10 steps to getting funding
1. Decide how much you need
Make sure the amount you're asking for is sufficient to get you to your goals, but don't be too greedy - if you fail to secure any funds at all you might not have a business to take forward.
2. Create a business plan
Only include what you need to keep yourself on track and to give investors a clear idea of where you're taking the business.
3. Determine a sensible value for your business
Be realistic and make sure you justify it.
4. Define your unique selling points
Research the market and put yourself in the mind of the competitors to figure out how they'll react to your entrance.
5. Make sure you have a strong team
Consider what skills you and your existing team have and what needs to be brought in.
6. Appoint a solicitor
Make sure they have relevant experience. Make sure their charges are commensurate with the size of the business and try to obtain fixed fees for the work rather than being charged hourly.
7. Protect your business
Seek professional advice on intellectual property assets and employment law if necessary.
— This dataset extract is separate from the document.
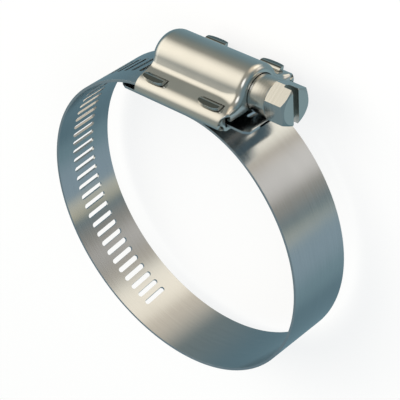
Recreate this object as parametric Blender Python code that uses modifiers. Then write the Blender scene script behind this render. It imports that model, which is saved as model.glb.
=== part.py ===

8. Prepare for your business to be inspected
Always expect investors to want to research your business and be prepared, by seeking professional advice if necessary.
9. Have a long-term goal
Always know where you want to take the business, and ensure that your route forward is at the front of your mind when speaking to any potential investors.
10. Make sure your potential investor is right for you
Find a reputable business angel network or corporate finance house that has a proven track record, and ask them the right questions.